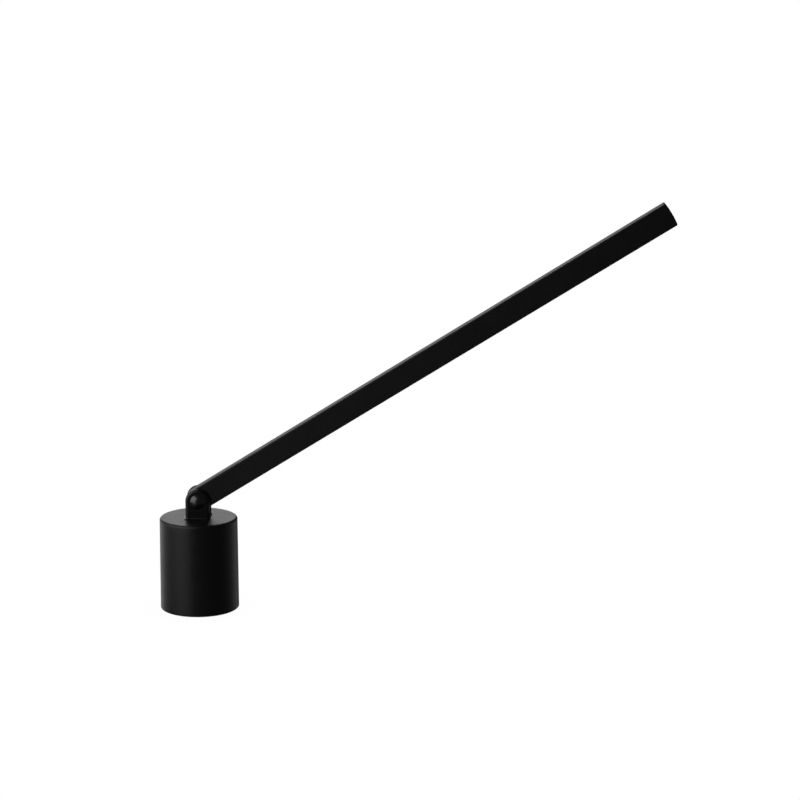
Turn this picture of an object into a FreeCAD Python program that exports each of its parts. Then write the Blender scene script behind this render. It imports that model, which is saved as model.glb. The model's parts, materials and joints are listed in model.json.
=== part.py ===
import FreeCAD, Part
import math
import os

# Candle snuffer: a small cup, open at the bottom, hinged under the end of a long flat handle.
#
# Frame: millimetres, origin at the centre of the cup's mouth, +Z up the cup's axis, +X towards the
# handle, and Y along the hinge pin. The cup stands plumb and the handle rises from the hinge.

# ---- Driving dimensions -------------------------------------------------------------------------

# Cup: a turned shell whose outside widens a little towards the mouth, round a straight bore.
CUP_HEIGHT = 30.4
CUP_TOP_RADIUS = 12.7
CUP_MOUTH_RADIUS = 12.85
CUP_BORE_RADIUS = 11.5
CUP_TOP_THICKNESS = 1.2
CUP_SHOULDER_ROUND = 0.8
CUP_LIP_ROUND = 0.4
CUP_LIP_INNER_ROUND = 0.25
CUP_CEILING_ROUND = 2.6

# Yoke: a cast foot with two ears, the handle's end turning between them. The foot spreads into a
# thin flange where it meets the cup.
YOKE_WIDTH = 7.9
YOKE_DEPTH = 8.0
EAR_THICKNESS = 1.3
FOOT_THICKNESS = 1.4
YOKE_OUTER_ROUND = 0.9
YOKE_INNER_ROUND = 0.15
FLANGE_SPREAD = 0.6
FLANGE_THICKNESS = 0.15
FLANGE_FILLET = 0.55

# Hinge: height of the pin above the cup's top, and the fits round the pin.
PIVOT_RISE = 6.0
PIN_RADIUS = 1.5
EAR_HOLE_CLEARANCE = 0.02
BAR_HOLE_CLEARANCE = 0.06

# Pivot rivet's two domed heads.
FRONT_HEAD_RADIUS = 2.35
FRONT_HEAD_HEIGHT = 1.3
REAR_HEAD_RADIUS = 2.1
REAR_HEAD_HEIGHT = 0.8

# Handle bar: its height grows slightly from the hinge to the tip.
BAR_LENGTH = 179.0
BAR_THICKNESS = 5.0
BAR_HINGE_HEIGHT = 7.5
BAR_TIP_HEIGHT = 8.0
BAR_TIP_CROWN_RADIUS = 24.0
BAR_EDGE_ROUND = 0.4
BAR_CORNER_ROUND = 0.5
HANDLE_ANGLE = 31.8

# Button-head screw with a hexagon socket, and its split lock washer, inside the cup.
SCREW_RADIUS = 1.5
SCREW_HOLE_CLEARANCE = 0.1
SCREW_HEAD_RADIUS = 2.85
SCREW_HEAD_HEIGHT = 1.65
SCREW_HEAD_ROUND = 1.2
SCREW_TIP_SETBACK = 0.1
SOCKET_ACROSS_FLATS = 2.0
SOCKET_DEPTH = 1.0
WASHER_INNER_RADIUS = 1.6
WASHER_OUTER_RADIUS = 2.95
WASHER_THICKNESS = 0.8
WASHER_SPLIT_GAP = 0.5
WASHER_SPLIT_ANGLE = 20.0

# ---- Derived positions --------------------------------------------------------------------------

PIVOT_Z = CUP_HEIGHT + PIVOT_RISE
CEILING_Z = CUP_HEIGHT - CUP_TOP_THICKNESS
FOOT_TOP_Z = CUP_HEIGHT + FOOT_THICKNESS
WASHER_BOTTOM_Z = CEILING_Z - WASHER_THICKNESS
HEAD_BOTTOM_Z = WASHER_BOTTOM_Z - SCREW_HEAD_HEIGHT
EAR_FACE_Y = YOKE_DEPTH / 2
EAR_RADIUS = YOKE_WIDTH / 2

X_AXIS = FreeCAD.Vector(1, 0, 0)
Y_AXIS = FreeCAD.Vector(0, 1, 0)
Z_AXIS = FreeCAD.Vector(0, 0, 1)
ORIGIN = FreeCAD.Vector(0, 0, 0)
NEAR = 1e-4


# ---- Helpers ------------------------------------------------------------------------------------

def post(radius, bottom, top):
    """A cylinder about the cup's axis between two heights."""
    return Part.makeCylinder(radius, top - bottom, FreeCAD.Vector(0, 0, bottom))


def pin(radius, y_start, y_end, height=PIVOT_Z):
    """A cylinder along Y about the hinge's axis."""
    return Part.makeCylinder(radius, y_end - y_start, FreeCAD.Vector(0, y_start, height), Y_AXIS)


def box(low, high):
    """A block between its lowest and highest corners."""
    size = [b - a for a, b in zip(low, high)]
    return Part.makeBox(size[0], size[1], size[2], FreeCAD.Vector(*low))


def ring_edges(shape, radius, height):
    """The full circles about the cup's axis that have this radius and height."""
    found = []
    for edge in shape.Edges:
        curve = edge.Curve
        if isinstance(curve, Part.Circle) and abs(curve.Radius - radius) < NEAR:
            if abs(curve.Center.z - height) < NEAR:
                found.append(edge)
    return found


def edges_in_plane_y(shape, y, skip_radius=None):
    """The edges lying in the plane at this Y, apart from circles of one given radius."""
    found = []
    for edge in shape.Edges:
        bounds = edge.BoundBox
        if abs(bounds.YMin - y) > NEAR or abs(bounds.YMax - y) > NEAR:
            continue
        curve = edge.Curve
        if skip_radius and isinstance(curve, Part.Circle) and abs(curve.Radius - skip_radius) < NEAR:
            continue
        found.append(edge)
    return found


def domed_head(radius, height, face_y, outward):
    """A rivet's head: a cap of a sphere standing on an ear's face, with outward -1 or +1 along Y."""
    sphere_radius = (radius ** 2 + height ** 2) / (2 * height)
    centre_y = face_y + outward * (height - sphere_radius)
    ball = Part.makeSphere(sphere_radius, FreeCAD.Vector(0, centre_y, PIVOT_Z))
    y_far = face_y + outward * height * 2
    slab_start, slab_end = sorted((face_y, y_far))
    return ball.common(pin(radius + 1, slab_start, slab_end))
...
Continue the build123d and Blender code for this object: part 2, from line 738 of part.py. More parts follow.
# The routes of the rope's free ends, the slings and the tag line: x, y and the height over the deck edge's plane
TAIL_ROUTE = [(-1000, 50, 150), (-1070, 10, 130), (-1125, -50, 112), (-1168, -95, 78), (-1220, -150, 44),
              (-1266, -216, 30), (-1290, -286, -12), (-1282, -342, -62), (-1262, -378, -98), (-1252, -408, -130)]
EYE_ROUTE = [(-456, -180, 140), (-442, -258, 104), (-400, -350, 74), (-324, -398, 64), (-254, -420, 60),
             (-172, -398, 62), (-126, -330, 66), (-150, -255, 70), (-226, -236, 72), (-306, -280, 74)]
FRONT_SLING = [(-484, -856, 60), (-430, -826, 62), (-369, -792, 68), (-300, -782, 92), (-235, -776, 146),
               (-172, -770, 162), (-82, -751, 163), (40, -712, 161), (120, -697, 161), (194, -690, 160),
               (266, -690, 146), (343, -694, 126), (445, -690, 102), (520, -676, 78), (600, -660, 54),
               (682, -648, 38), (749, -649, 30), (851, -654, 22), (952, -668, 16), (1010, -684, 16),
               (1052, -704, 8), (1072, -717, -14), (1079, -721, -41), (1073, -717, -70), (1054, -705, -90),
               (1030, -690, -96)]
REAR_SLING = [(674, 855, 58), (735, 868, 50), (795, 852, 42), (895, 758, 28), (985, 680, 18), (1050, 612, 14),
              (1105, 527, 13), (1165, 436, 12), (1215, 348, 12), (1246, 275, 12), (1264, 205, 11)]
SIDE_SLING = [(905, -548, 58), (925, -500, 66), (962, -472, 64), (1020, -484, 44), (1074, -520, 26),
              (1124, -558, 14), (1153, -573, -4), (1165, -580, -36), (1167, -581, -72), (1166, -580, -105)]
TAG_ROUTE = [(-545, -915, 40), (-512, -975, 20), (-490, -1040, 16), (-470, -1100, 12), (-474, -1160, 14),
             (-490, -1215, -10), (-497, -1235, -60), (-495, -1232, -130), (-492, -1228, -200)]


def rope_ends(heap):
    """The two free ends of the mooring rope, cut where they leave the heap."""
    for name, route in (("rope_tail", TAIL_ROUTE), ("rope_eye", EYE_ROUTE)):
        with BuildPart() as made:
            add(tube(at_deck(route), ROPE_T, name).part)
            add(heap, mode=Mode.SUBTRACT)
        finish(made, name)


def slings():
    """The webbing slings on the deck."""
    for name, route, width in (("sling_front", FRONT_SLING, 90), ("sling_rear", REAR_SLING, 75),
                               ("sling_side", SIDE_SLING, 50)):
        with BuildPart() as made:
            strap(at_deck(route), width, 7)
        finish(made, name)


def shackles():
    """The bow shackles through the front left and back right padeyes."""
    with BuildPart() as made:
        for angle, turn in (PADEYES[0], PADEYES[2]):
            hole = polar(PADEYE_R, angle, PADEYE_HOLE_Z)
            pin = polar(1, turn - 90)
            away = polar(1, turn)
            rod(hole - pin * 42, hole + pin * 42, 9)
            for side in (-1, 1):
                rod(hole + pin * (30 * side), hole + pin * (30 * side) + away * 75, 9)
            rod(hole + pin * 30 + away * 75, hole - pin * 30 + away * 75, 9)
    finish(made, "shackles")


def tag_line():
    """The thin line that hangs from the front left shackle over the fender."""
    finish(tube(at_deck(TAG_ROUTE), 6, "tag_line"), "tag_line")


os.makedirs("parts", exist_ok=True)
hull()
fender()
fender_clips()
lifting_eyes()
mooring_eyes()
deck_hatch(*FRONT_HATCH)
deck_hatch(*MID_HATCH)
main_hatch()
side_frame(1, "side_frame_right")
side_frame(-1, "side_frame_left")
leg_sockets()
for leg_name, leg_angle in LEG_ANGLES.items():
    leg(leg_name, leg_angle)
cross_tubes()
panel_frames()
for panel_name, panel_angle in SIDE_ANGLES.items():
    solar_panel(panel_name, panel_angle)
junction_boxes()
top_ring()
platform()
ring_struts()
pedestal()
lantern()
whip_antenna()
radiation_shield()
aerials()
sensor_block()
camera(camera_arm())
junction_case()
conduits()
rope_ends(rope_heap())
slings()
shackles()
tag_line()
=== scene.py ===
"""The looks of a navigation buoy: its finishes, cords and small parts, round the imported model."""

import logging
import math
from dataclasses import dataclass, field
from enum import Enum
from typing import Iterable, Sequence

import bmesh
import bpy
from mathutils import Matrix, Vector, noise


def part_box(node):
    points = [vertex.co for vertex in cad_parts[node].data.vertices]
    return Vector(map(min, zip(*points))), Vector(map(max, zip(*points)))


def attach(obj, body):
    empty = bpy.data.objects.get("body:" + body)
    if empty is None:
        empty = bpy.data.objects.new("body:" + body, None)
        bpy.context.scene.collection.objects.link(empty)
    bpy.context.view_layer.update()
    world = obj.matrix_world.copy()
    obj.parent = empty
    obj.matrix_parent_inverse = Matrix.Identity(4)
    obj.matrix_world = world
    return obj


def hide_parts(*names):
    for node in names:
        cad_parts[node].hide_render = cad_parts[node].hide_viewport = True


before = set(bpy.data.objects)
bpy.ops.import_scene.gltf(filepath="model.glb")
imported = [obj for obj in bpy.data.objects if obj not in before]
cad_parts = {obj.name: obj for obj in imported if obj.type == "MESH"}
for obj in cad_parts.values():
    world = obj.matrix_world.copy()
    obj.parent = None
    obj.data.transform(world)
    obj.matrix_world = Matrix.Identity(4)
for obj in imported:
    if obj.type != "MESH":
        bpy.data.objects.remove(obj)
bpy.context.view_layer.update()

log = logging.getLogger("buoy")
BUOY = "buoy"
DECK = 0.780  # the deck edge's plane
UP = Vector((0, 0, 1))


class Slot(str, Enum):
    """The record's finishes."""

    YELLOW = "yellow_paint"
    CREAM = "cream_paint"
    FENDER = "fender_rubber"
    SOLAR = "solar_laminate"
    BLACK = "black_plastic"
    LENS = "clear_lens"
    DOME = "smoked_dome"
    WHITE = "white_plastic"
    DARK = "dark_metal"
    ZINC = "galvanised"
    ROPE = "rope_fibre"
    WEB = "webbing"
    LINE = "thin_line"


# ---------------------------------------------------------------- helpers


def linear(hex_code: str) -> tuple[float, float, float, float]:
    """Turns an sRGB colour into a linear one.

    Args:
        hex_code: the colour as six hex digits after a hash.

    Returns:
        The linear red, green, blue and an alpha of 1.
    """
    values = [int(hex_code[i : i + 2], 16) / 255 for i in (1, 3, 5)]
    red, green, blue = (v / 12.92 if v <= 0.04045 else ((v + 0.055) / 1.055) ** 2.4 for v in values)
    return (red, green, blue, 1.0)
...
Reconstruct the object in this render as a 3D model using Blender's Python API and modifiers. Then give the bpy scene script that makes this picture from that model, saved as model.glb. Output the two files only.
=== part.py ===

→ Task to complete: Retype, exactly and in full, the lines above from the one containing "leg_sockets()" through the one containing "zip(*points))), Vector(map(max, zip(*points)))".

→ Exercise output:
leg_sockets()
for leg_name, leg_angle in LEG_ANGLES.items():
    leg(leg_name, leg_angle)
cross_tubes()
panel_frames()
for panel_name, panel_angle in SIDE_ANGLES.items():
    solar_panel(panel_name, panel_angle)
junction_boxes()
top_ring()
platform()
ring_struts()
pedestal()
lantern()
whip_antenna()
radiation_shield()
aerials()
sensor_block()
camera(camera_arm())
junction_case()
conduits()
rope_ends(rope_heap())
slings()
shackles()
tag_line()
=== scene.py ===
"""The looks of a navigation buoy: its finishes, cords and small parts, round the imported model."""

import logging
import math
from dataclasses import dataclass, field
from enum import Enum
from typing import Iterable, Sequence

import bmesh
import bpy
from mathutils import Matrix, Vector, noise


def part_box(node):
    points = [vertex.co for vertex in cad_parts[node].data.vertices]
    return Vector(map(min, zip(*points))), Vector(map(max, zip(*points)))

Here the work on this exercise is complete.